[BEGIN Provided data]

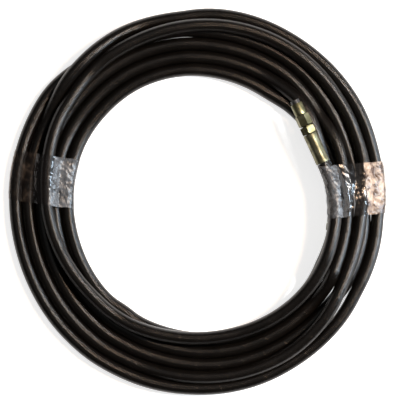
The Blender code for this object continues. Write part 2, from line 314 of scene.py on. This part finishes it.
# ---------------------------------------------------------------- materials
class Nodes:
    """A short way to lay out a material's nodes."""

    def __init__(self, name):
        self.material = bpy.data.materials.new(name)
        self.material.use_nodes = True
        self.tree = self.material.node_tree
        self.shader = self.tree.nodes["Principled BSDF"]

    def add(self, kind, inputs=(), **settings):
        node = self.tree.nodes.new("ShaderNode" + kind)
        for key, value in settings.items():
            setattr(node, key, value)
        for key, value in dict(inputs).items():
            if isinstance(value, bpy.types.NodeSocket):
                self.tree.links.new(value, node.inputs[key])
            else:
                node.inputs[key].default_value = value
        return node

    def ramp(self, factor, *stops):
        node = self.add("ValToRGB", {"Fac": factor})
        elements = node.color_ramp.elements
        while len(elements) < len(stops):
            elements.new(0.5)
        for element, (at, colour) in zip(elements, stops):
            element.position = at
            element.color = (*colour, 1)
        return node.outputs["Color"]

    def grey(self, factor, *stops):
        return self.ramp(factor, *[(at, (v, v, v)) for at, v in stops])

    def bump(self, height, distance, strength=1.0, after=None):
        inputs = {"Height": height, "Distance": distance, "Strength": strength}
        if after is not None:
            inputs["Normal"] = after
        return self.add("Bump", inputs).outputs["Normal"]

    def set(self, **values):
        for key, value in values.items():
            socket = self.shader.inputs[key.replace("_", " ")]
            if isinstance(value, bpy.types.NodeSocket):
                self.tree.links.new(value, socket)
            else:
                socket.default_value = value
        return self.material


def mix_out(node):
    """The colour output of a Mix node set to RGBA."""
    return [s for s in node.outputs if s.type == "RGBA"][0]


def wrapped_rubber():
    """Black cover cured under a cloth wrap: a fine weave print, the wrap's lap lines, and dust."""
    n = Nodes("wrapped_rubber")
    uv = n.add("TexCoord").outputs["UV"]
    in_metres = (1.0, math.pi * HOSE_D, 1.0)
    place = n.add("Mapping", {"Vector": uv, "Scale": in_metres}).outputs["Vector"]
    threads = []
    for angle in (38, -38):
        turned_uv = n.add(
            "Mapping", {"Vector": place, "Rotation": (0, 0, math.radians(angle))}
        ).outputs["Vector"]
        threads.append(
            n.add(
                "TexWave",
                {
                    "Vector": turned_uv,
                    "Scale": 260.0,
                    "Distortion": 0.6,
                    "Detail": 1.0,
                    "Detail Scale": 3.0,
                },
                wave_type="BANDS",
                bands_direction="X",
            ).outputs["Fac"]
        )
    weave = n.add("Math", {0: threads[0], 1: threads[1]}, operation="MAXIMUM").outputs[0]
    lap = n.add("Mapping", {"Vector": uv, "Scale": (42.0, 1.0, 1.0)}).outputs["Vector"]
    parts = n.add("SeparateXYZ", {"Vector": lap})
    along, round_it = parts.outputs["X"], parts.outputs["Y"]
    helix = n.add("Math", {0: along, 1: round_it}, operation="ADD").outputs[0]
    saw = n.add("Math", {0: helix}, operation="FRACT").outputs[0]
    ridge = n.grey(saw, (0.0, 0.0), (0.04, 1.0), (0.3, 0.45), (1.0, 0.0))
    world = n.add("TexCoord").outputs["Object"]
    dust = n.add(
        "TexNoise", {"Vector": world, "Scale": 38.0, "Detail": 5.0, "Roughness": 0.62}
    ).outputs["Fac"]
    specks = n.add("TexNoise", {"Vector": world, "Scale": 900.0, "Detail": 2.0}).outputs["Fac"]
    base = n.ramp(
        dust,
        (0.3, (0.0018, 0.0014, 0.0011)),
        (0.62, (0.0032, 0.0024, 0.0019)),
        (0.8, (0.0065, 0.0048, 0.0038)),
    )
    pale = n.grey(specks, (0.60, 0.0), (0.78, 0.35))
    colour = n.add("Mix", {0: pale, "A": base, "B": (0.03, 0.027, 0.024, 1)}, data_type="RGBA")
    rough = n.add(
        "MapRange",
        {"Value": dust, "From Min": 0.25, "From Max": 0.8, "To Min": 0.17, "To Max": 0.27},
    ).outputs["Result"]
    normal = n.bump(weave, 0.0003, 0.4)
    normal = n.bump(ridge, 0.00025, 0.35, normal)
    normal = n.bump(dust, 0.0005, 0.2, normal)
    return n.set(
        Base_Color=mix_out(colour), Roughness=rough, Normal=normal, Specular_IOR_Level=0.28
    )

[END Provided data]

Your instructions: Write out the data again, exactly and in full.

Response to the task:
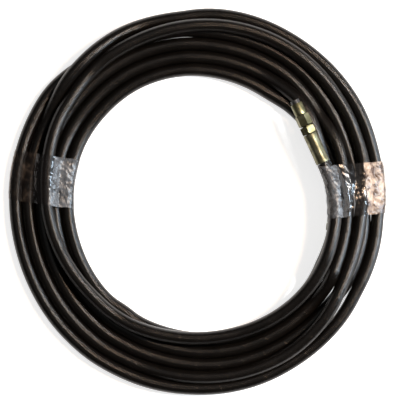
The Blender code for this object continues. Write part 2, from line 314 of scene.py on. This part finishes it.
# ---------------------------------------------------------------- materials
class Nodes:
    """A short way to lay out a material's nodes."""

    def __init__(self, name):
        self.material = bpy.data.materials.new(name)
        self.material.use_nodes = True
        self.tree = self.material.node_tree
        self.shader = self.tree.nodes["Principled BSDF"]

    def add(self, kind, inputs=(), **settings):
        node = self.tree.nodes.new("ShaderNode" + kind)
        for key, value in settings.items():
            setattr(node, key, value)
        for key, value in dict(inputs).items():
            if isinstance(value, bpy.types.NodeSocket):
                self.tree.links.new(value, node.inputs[key])
            else:
                node.inputs[key].default_value = value
        return node

    def ramp(self, factor, *stops):
        node = self.add("ValToRGB", {"Fac": factor})
        elements = node.color_ramp.elements
        while len(elements) < len(stops):
            elements.new(0.5)
        for element, (at, colour) in zip(elements, stops):
            element.position = at
            element.color = (*colour, 1)
        return node.outputs["Color"]

    def grey(self, factor, *stops):
        return self.ramp(factor, *[(at, (v, v, v)) for at, v in stops])

    def bump(self, height, distance, strength=1.0, after=None):
        inputs = {"Height": height, "Distance": distance, "Strength": strength}
        if after is not None:
            inputs["Normal"] = after
        return self.add("Bump", inputs).outputs["Normal"]

    def set(self, **values):
        for key, value in values.items():
            socket = self.shader.inputs[key.replace("_", " ")]
            if isinstance(value, bpy.types.NodeSocket):
                self.tree.links.new(value, socket)
            else:
                socket.default_value = value
        return self.material


def mix_out(node):
    """The colour output of a Mix node set to RGBA."""
    return [s for s in node.outputs if s.type == "RGBA"][0]


def wrapped_rubber():
    """Black cover cured under a cloth wrap: a fine weave print, the wrap's lap lines, and dust."""
    n = Nodes("wrapped_rubber")
    uv = n.add("TexCoord").outputs["UV"]
    in_metres = (1.0, math.pi * HOSE_D, 1.0)
    place = n.add("Mapping", {"Vector": uv, "Scale": in_metres}).outputs["Vector"]
    threads = []
    for angle in (38, -38):
        turned_uv = n.add(
            "Mapping", {"Vector": place, "Rotation": (0, 0, math.radians(angle))}
        ).outputs["Vector"]
        threads.append(
            n.add(
                "TexWave",
                {
                    "Vector": turned_uv,
                    "Scale": 260.0,
                    "Distortion": 0.6,
                    "Detail": 1.0,
                    "Detail Scale": 3.0,
                },
                wave_type="BANDS",
                bands_direction="X",
            ).outputs["Fac"]
        )
    weave = n.add("Math", {0: threads[0], 1: threads[1]}, operation="MAXIMUM").outputs[0]
    lap = n.add("Mapping", {"Vector": uv, "Scale": (42.0, 1.0, 1.0)}).outputs["Vector"]
    parts = n.add("SeparateXYZ", {"Vector": lap})
    along, round_it = parts.outputs["X"], parts.outputs["Y"]
    helix = n.add("Math", {0: along, 1: round_it}, operation="ADD").outputs[0]
    saw = n.add("Math", {0: helix}, operation="FRACT").outputs[0]
    ridge = n.grey(saw, (0.0, 0.0), (0.04, 1.0), (0.3, 0.45), (1.0, 0.0))
    world = n.add("TexCoord").outputs["Object"]
    dust = n.add(
        "TexNoise", {"Vector": world, "Scale": 38.0, "Detail": 5.0, "Roughness": 0.62}
    ).outputs["Fac"]
    specks = n.add("TexNoise", {"Vector": world, "Scale": 900.0, "Detail": 2.0}).outputs["Fac"]
    base = n.ramp(
        dust,
        (0.3, (0.0018, 0.0014, 0.0011)),
        (0.62, (0.0032, 0.0024, 0.0019)),
        (0.8, (0.0065, 0.0048, 0.0038)),
    )
    pale = n.grey(specks, (0.60, 0.0), (0.78, 0.35))
    colour = n.add("Mix", {0: pale, "A": base, "B": (0.03, 0.027, 0.024, 1)}, data_type="RGBA")
    rough = n.add(
        "MapRange",
        {"Value": dust, "From Min": 0.25, "From Max": 0.8, "To Min": 0.17, "To Max": 0.27},
    ).outputs["Result"]
    normal = n.bump(weave, 0.0003, 0.4)
    normal = n.bump(ridge, 0.00025, 0.35, normal)
    normal = n.bump(dust, 0.0005, 0.2, normal)
    return n.set(
        Base_Color=mix_out(colour), Roughness=rough, Normal=normal, Specular_IOR_Level=0.28
    )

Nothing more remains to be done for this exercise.